South Africa’s sovereign downgrade threat

Vikrant Bhalerao, head of coverage, wealth and investment for central and southern Africa at Standard Bank Jersey, argues that the board appointed at Eskom in January 2018 “needs to be credited with the efforts and the progress they have made” in turning the company around.
Bhalerao says that the break-up plan means that the three segments of Eskom can become profitable businesses on a stand-alone basis, so reducing dependence on state financing.
And he argues that there are already signs of “renewed local and international investor appetite” in Eskom, from stakeholders such as development finance institutions, local and international debt capital markets and export credit agencies.

But investors will need to see much more, says Ben Payton, head of Africa at Verisk Maplecroft in London. Dividing Eskom into three is not a radical solution, Payton says, noting that similar reforms have been carried out in many other countries. “The restructuring would only be a modest step forward.” It would improve transparency and corporate governance but would not reduce the overall indebtedness of Eskom Holdings – which would remain the parent of all three entities under the government’s plan.

  • Payton says that Eskom is facing “a financial catastrophe, following years of massive corruption and epic managerial incompetence.” The probable need to bail out Eskom in the near future means that “South Africa’s sovereign credit rating with Moody’s is under greater threat than at any time since Jacob Zuma was deposed.”

If the government was forced to put enormous amounts of money into the utility without a “clear and convincing plan” to turn it around, there could be a credit rating downgrade, says Marks. Payton argues that regardless of whether Moody’s downgrades, the government’s borrowing costs are likely to rise, and major spending cuts in next week’s budget are unlikely with a general election approaching in May.

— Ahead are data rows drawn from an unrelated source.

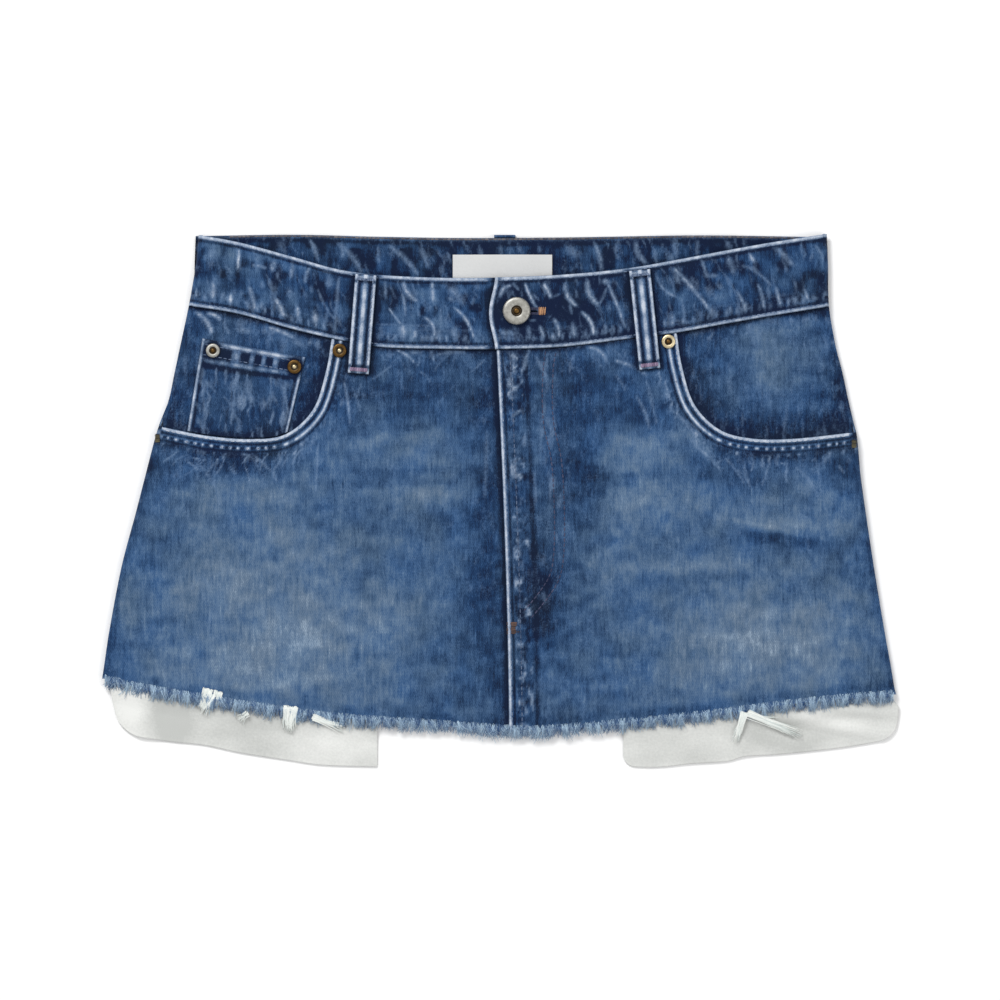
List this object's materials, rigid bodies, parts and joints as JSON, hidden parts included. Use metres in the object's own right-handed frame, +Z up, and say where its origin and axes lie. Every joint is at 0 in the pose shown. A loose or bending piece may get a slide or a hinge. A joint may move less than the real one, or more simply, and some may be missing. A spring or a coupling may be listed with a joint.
{
  "type": "denim skirt",
  "caption": "Short denim skirt cut like five-pocket jeans, laid flat: raw frayed hem, scoop front pockets with long white pocket bags showing below it, zip fly with button.",
  "frame": {"origin": "under the middle of the laid-out skirt's box, on the surface that it lies on", "axes": "+X to the wearer's left, which is the right of the picture; +Y from the hem to the waist; +Z up, out of the skirt's front"},
  "size_m": [0.4946, 0.331, 0.0134],
  "materials": {
    "denim": "washed cotton twill, mid blue",
    "denim_unfaded": "cotton twill, less faded",
    "bag_cotton": "plain white cotton pocketing",
    "frayed_yarn": "loose pale blue yarn ends",
    "zip_tape": "woven tape",
    "label_tape": "woven off-white tape, blank",
    "button_metal": "worn nickel with brass showing",
    "rivet_brass": "worn antique brass"
  },
  "bodies": {
    "root": {"front_panel_right": "denim", "front_panel_left": "denim", "back_panel_right": "denim", "back_panel_left": "denim", "waistband_front_right": "denim", "waistband_front_left": "denim", "waistband_back": "denim", "belt_loop_front_right": "denim", "belt_loop_front_left": "denim", "belt_loop_back_right": "denim", "belt_loop_back_centre": "denim", "belt_loop_back_left": "denim", "pocket_facing_right": "denim_unfaded", "pocket_facing_left": "denim_unfaded", "coin_pocket": "denim_unfaded", "pocket_bag_right": "bag_cotton", "pocket_bag_left": "bag_cotton", "fringe_front": "frayed_yarn", "fringe_back": "frayed_yarn", "fly_zip": "zip_tape", "label": "label_tape", "button": "button_metal", "rivet_coin_outer": "button_metal", "rivet_coin_inner": "rivet_brass", "rivet_mouth_right": "rivet_brass", "rivet_mouth_left": "rivet_brass"}
  },
  "joints": []
}
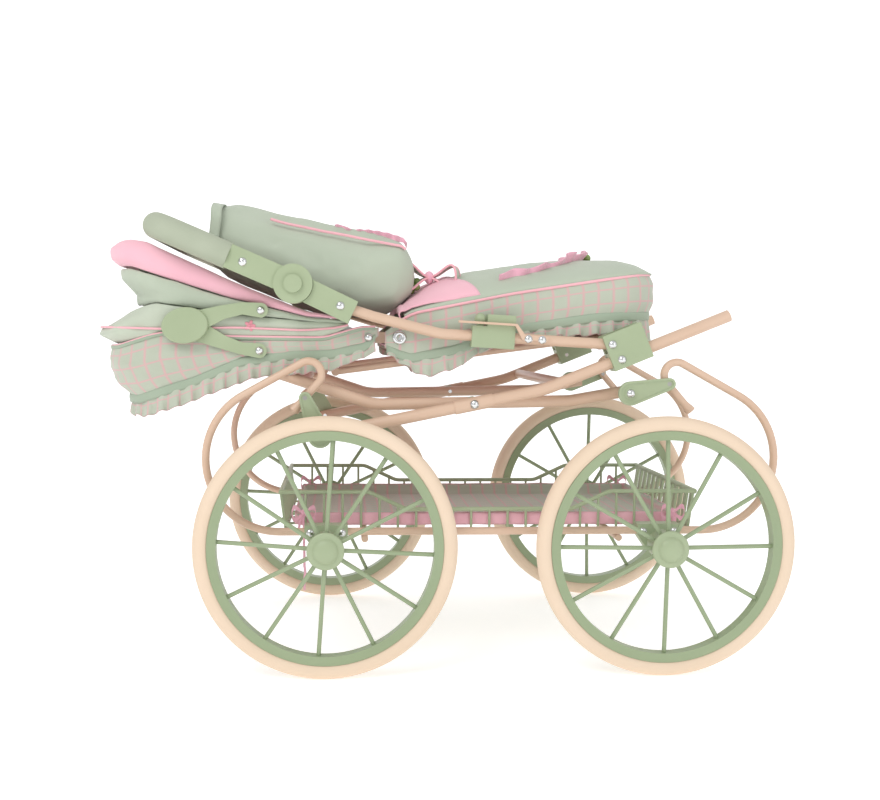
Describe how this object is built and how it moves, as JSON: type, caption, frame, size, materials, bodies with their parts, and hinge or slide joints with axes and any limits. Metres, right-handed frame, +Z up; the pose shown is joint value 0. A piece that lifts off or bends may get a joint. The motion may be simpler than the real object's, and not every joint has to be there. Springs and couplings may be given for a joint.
{
  "type": "doll pram",
  "caption": "Folded doll's pram: C-spring chassis on spoked wheels, wire basket, scissor frame, swing-over handle with bag, soft carrycot with folding hood.",
  "frame": {"origin": "on the floor, under the middle of the bounding box", "axes": "+X from the hood end (front) to the foot end (rear), +Y to the pram's right, +Z up"},
  "size_m": [0.803, 0.43, 0.5541],
  "materials": {
    "sage_plastic": "moulded, satin",
    "sage_rim": "moulded, satin gloss",
    "beige_tube": "powder coated, satin gloss",
    "tyre_beige": "matt solid rubber",
    "steel": "polished",
    "bare_steel": "plain zinc plated",
    "sage_fabric": "woven polyester",
    "check_fabric": "woven polyester with a thin check",
    "pink_fabric": "woven polyester",
    "foam": "closed cell foam"
  },
  "bodies": {
    "chassis": {"c_springs": "beige_tube", "axles": "bare_steel", "axle_nuts": "bare_steel", "axle_spacers": "bare_steel", "axle_brackets": "sage_plastic", "bracket_bolts": "steel", "rail_cross_bars": "beige_tube", "basket_frame": "sage_plastic", "basket_liner": "check_fabric", "ribbon_bows": "pink_fabric", "hanger_pins": "bare_steel"},
    "front_shackle_pair": {"front_shackles": "sage_plastic", "front_shackle_bolts": "steel"},
    "rear_shackle_pair": {"rear_shackles": "sage_plastic", "rear_shackle_bolts": "steel"},
    "outer_frame": {"outer_frame_tubes": "beige_tube", "centre_sleeves": "beige_tube", "handle_clamps": "sage_plastic", "frame_bolts": "steel"},
    "inner_frame": {"inner_frame_tubes": "beige_tube", "frame_bushes": "bare_steel"},
    "handle": {"handle_arms": "beige_tube", "latch_strips": "beige_tube", "handle_arm_bolts": "steel", "grip_hinge_lower": "sage_plastic", "changing_bag": "sage_fabric"},
    "grip": {"grip_hinge_upper": "sage_plastic", "grip_bar": "bare_steel", "grip_foam": "foam", "grip_bolts": "steel"},
    "left_button": {"grip_button_left": "sage_plastic"},
    "right_button": {"grip_button_right": "sage_plastic"},
    "left_latch": {"latch_collar_left": "sage_plastic"},
    "right_latch": {"latch_collar_right": "sage_plastic"},
    "cot_foot": {"carrycot_foot": "check_fabric", "foot_apron": "sage_fabric", "carrycot_base": "beige_tube", "cot_eyelets": "steel"},
    "cot_head": {"carrycot_head": "check_fabric", "hood_base": "sage_fabric", "head_rivets": "steel"},
    "hood_middle_part": {"hood_middle": "sage_fabric", "hood_bow_middle": "bare_steel"},
    "hood_front_part": {"hood_front": "pink_fabric", "hood_bow_front": "bare_steel"},
    "stay_lower_pair": {"hood_stays_lower": "sage_plastic"},
    "stay_upper_pair": {"hood_stays_upper": "sage_plastic", "stay_hood_rivets": "steel"},
    "front_left_wheel": {"wheel_front_left": "sage_rim", "tyre_front_left": "tyre_beige", "hub_cap_front_left": "sage_plastic"},
    "front_right_wheel": {"wheel_front_right": "sage_rim", "tyre_front_right": "tyre_beige", "hub_cap_front_right": "sage_plastic"},
    "rear_left_wheel": {"wheel_rear_left": "sage_rim", "tyre_rear_left": "tyre_beige", "hub_cap_rear_left": "sage_plastic"},
    "rear_right_wheel": {"wheel_rear_right": "sage_rim", "tyre_rear_right": "tyre_beige", "hub_cap_rear_right": "sage_plastic"}
  },
  "joints": [
    {"name": "front_left_roll", "type": "hinge", "parent": "chassis", "child": "front_left_wheel", "pos_m": [-0.1385, -0.19, 0.15], "axis": [0, 1, 0], "continuous": true},
    {"name": "front_right_roll", "type": "hinge", "parent": "chassis", "child": "front_right_wheel", "pos_m": [-0.1385, 0.19, 0.15], "axis": [0, 1, 0], "continuous": true},
    {"name": "rear_left_roll", "type": "hinge", "parent": "chassis", "child": "rear_left_wheel", "pos_m": [0.2515, -0.19, 0.15], "axis": [0, 1, 0], "continuous": true},
    {"name": "rear_right_roll", "type": "hinge", "parent": "chassis", "child": "rear_right_wheel", "pos_m": [0.2515, 0.19, 0.15], "axis": [0, 1, 0], "continuous": true},
    {"name": "front_shackle_swing", "type": "hinge", "parent": "chassis", "child": "front_shackle_pair", "pos_m": [-0.16286, 0, 0.31835], "axis": [0, -1, 0], "range_deg": [0, 25.65]},
    {"name": "outer_frame_turn", "type": "hinge", "parent": "front_shackle_pair", "child": "outer_frame", "pos_m": [-0.14563, 0, 0.27462], "axis": [0, -1, 0], "range_deg": [-9.55, 0]},
    {"name": "scissor_open", "type": "hinge", "parent": "outer_frame", "child": "inner_frame", "pos_m": [0.03331, 0, 0.31105], "axis": [0, -1, 0], "range_deg": [-34.05, 0]},
    {"name": "rear_shackle_swing", "type": "hinge", "parent": "chassis", "child": "rear_shackle_pair", "pos_m": [0.2611, 0, 0.33534], "axis": [0, -1, 0], "range_deg": [-3.75, 0]},
    {"name": "handle_swing", "type": "hinge", "parent": "outer_frame", "child": "handle", "pos_m": [0.19333, 0, 0.38115], "axis": [0, -1, 0], "range_deg": [-154.7, 0]},
    {"name": "grip_tilt", "type": "hinge", "parent": "handle", "child": "grip", "pos_m": [-0.1765, 0, 0.449], "axis": [0, -1, 0], "range_deg": [-75, 0]},
    {"name": "left_button_press", "type": "slide", "parent": "grip", "child": "left_button", "axis": [0, 1, 0], "range_m": [0, 0.0032], "stiffness_N_per_m": 400},
    {"name": "right_button_press", "type": "slide", "parent": "grip", "child": "right_button", "axis": [0, -1, 0], "range_m": [0, 0.0032], "stiffness_N_per_m": 400},
    {"name": "left_latch_slide", "type": "slide", "parent": "handle", "child": "left_latch", "axis": [-0.9983, 0, 0.0576], "range_m": [0, 0.016]},
    {"name": "right_latch_slide", "type": "slide", "parent": "handle", "child": "right_latch", "axis": [-0.9983, 0, 0.0576], "range_m": [0, 0.016]},
    {"name": "cot_level", "type": "hinge", "parent": "outer_frame", "child": "cot_foot", "pos_m": [0.22061, 0, 0.39373], "axis": [0, -1, 0], "range_deg": [-26.15, 0]},
    {"name": "cot_flatten", "type": "hinge", "parent": "cot_foot", "child": "cot_head", "pos_m": [-0.0895, 0, 0.388], "axis": [0, -1, 0], "range_deg": [-5.05, 0]},
    {"name": "hood_middle_turn", "type": "hinge", "parent": "cot_head", "child": "hood_middle_part", "pos_m": [-0.0895, 0, 0.388], "axis": [0, -1, 0], "range_deg": [-31.05, 0]},
    {"name": "hood_front_turn", "type": "hinge", "parent": "hood_middle_part", "child": "hood_front_part", "pos_m": [-0.0895, 0, 0.388], "axis": [0, -1, 0], "range_deg": [-31.05, 0]},
    {"name": "stay_lower_turn", "type": "hinge", "parent": "cot_head", "child": "stay_lower_pair", "pos_m": [-0.2165, 0, 0.372], "axis": [0, -1, 0], "range_deg": [-87.94, 0]},
    {"name": "stay_elbow_turn", "type": "hinge", "parent": "stay_lower_pair", "child": "stay_upper_pair", "pos_m": [-0.3015, 0, 0.401], "axis": [0, -1, 0], "range_deg": [0, 114.42]}
  ],
  "couplings": [
    {"joint": "front_shackle_swing", "follows": "handle_swing", "ratio": -0.16548},
    {"joint": "outer_frame_turn", "follows": "handle_swing", "ratio": 0.061409},
    {"joint": "scissor_open", "follows": "handle_swing", "ratio": 0.21978},
    {"joint": "rear_shackle_swing", "follows": "handle_swing", "ratio": 0.023917},
    {"joint": "cot_level", "follows": "handle_swing", "ratio": 0.16871},
    {"joint": "cot_flatten", "follows": "handle_swing", "ratio": 0.032321},
    {"joint": "hood_middle_turn", "follows": "handle_swing", "ratio": 0.20039},
    {"joint": "hood_front_turn", "follows": "handle_swing", "ratio": 0.20039},
    {"joint": "stay_lower_turn", "follows": "handle_swing", "ratio": 0.56811},
    {"joint": "stay_elbow_turn", "follows": "handle_swing", "ratio": -0.73932}
  ]
}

A doomsday scenario where Eskom collapses is likely to be avoided.

  • “The utility is simply too big to fail,” Payton says, “and the government will have no choice other than to provide incremental bailouts so that it can remain a going concern.”
  • According to Marks, Eskom has reached “a crunch point where most people seem to have accepted that change is necessary.” He thinks that Ramaphosa is capable of implementing real change, and says that his background in the unions will help. The president is “nothing if not a great negotiator.”

Those skills may only come fully into play after the election. Payton says that more radical steps such as partial part-privatization will have to wait. In the longer term, “South Africa will have to go much further in dismantling Eskom’s virtual monopoly.”